# [PROBLEM TO SOLVE]
Pick out all lines in the listing holding the string "objects" and copy them.

──────── MATERIAL PROVIDED

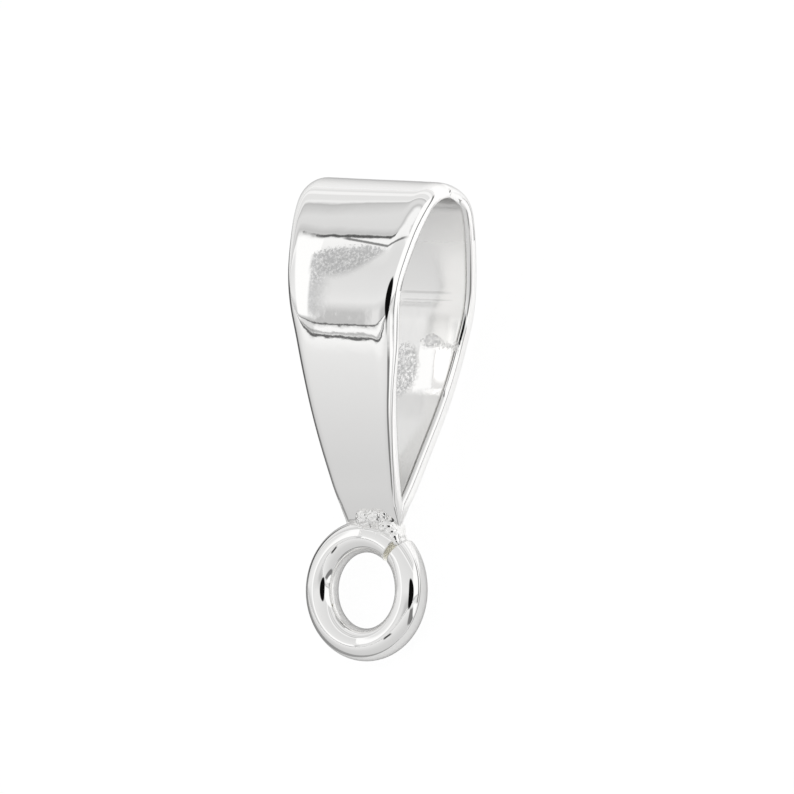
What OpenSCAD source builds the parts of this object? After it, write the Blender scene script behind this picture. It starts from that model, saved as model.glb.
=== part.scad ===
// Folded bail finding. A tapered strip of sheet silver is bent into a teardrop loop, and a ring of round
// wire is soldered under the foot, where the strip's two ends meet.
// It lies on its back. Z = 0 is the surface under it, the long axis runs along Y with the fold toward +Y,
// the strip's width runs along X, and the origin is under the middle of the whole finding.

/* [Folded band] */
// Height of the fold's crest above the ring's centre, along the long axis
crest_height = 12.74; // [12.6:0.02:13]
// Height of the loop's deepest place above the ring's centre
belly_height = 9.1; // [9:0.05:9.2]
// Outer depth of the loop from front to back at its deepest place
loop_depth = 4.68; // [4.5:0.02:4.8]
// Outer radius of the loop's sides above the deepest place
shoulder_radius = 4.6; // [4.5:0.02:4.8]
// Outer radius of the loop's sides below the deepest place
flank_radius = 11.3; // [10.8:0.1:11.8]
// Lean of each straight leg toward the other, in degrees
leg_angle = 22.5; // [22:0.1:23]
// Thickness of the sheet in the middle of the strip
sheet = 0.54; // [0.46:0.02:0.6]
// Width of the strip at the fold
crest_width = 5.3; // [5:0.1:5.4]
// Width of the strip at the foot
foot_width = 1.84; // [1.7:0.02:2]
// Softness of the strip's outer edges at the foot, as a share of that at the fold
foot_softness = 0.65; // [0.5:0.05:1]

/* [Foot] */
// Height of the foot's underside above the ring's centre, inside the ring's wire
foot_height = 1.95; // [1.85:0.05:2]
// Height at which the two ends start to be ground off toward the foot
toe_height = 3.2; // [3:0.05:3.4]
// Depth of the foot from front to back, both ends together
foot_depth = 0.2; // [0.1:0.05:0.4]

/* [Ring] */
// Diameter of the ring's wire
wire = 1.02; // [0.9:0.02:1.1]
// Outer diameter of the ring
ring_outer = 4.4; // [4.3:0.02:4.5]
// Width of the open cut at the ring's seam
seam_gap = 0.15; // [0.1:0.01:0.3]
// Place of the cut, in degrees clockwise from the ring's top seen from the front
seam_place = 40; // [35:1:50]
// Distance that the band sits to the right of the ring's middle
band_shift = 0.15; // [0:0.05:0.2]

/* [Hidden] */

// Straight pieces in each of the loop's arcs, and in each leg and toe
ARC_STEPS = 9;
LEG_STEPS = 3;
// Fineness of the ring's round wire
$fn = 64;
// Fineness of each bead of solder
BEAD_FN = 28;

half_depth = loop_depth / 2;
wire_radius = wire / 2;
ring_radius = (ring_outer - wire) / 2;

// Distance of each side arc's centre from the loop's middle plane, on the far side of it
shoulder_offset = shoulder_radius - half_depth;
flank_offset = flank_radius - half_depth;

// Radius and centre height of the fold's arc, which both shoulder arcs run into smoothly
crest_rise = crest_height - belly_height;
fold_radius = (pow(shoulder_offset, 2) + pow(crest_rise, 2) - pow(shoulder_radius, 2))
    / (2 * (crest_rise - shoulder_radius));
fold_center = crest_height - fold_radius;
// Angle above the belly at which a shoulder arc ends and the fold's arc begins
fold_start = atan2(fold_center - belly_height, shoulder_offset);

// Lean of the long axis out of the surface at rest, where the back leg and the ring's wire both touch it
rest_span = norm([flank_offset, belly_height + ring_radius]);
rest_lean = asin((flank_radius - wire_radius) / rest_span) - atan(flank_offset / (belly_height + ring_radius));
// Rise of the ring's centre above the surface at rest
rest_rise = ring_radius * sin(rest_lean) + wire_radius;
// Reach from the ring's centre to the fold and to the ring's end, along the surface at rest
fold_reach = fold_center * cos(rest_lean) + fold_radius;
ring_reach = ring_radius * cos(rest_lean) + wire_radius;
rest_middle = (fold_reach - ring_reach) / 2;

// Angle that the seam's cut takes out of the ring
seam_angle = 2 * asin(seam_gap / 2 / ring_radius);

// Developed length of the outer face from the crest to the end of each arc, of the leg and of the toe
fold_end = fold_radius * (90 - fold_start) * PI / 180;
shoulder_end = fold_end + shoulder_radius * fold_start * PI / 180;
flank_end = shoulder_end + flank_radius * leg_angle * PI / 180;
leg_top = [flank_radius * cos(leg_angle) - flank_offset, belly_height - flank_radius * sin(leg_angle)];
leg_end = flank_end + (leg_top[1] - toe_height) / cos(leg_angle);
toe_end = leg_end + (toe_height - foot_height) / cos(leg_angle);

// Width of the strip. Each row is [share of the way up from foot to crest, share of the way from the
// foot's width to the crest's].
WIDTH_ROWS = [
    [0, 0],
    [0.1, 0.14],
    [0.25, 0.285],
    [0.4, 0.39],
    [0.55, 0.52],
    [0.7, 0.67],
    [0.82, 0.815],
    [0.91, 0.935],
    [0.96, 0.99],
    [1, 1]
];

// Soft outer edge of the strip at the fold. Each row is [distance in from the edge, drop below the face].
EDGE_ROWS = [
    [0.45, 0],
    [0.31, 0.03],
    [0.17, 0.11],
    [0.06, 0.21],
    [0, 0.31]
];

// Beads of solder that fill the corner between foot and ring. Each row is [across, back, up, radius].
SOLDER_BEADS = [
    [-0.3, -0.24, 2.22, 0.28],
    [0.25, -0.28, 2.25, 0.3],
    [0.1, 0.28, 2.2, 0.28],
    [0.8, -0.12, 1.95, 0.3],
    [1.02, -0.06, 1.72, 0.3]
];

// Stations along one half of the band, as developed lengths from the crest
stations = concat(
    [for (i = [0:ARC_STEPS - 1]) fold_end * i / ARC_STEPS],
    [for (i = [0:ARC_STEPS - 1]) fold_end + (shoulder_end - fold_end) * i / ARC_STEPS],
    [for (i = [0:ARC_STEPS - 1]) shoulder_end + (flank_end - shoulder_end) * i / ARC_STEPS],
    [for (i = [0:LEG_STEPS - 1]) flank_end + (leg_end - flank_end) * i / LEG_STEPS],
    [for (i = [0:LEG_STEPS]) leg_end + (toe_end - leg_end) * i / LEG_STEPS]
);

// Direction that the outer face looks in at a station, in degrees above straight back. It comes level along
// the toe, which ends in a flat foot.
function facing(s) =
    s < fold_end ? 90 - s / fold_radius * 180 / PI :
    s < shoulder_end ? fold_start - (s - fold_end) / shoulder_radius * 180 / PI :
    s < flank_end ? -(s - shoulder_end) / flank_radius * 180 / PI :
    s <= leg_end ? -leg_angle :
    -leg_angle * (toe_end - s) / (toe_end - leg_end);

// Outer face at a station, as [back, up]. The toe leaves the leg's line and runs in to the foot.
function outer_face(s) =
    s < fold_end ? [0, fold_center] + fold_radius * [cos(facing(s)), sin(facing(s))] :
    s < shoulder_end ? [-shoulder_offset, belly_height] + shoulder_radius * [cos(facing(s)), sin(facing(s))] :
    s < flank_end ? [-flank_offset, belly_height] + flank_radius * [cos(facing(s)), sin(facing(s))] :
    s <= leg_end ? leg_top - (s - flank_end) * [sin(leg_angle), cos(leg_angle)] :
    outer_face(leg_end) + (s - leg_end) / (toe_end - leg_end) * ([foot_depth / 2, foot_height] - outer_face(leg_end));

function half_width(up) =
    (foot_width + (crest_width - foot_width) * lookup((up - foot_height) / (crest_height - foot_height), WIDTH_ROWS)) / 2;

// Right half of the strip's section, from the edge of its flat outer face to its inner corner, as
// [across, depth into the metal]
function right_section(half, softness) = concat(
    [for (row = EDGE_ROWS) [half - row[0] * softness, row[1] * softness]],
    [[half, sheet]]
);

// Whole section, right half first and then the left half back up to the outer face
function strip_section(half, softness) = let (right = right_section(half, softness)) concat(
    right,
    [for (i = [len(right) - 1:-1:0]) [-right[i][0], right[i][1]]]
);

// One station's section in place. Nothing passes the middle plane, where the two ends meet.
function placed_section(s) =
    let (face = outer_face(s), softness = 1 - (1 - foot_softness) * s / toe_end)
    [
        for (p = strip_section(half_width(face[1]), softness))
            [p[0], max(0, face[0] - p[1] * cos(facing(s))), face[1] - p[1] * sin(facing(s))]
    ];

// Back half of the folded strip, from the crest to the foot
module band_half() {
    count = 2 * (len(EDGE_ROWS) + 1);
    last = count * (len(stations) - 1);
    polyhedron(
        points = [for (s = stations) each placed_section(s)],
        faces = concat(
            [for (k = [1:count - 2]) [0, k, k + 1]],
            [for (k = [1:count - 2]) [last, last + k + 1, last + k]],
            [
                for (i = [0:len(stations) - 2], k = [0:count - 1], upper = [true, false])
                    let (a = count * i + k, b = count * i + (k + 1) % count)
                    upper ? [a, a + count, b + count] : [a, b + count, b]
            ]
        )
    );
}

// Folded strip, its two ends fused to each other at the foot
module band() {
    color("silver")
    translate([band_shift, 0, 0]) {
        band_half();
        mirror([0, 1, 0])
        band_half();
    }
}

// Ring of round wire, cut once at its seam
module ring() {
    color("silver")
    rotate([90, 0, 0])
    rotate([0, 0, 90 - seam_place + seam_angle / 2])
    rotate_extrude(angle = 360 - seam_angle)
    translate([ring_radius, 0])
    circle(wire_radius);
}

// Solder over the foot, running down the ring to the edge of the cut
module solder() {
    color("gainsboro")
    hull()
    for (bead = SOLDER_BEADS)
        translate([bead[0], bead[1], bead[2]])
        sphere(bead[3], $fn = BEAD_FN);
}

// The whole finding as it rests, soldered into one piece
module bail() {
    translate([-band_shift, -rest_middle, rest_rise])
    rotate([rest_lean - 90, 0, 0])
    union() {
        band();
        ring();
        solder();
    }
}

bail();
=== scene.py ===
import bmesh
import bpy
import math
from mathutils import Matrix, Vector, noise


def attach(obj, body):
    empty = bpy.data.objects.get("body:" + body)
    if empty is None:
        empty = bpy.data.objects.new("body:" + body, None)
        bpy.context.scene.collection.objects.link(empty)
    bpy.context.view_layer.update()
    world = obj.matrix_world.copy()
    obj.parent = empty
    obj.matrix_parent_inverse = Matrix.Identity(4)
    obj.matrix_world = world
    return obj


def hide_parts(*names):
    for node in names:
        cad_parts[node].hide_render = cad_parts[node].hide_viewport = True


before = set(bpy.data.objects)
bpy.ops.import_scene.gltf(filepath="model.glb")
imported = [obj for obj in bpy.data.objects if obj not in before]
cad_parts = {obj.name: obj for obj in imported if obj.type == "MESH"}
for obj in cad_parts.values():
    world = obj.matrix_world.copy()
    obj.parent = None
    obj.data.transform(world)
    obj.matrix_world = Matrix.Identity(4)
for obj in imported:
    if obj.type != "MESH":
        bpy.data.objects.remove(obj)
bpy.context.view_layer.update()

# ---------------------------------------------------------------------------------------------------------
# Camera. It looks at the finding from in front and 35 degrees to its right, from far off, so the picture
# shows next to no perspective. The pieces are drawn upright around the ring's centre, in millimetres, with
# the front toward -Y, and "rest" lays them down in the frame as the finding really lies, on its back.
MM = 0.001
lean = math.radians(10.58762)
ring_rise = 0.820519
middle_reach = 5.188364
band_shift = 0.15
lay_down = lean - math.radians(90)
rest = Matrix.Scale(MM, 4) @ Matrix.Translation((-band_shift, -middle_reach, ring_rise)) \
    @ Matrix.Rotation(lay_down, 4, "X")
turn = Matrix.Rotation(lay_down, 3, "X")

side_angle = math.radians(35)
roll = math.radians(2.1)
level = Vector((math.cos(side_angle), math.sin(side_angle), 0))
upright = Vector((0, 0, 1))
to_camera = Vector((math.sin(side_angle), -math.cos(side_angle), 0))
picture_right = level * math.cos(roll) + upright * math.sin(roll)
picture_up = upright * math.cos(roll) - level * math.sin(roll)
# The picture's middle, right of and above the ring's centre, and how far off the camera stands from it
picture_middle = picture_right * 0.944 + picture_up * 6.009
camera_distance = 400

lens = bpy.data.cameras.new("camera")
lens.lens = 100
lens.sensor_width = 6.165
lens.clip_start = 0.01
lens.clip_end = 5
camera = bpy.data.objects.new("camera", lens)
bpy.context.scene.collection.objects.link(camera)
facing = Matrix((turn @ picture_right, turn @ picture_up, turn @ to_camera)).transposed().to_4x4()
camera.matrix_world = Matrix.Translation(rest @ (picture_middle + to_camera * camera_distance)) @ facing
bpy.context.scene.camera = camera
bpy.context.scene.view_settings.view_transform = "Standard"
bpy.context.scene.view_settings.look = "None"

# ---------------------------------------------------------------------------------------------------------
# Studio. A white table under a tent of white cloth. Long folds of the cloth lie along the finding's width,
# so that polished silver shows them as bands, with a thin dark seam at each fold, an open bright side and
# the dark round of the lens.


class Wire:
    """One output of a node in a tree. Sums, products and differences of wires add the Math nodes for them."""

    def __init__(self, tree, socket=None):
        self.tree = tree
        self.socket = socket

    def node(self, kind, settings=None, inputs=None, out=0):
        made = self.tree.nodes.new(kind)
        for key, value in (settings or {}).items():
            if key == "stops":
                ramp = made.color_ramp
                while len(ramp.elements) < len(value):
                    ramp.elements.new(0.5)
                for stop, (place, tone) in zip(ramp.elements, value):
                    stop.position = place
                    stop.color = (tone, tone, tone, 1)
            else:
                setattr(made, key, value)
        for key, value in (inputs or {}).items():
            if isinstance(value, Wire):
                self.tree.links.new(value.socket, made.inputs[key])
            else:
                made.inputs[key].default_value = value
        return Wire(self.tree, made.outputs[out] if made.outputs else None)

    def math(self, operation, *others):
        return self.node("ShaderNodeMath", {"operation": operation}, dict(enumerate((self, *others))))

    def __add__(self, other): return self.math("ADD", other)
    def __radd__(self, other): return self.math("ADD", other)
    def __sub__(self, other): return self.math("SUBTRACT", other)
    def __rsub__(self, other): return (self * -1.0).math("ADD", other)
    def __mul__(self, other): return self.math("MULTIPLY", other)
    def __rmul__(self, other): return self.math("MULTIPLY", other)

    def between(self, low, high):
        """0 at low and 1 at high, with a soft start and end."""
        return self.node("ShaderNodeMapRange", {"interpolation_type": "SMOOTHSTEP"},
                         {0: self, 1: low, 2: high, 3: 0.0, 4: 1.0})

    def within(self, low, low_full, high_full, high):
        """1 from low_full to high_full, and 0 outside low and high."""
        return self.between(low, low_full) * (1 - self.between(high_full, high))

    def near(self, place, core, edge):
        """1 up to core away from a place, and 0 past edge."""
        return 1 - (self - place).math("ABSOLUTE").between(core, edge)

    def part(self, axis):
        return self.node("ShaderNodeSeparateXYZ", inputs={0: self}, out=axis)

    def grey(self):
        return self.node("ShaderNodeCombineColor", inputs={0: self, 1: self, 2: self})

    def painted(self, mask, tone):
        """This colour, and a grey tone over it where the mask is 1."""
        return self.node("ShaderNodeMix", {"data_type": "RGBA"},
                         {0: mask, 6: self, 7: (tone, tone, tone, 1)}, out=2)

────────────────

# [RESULT BELOW]
    empty = bpy.data.objects.get("body:" + body)
        empty = bpy.data.objects.new("body:" + body, None)
        bpy.context.scene.collection.objects.link(empty)
before = set(bpy.data.objects)
imported = [obj for obj in bpy.data.objects if obj not in before]
        bpy.data.objects.remove(obj)
camera = bpy.data.objects.new("camera", lens)
bpy.context.scene.collection.objects.link(camera)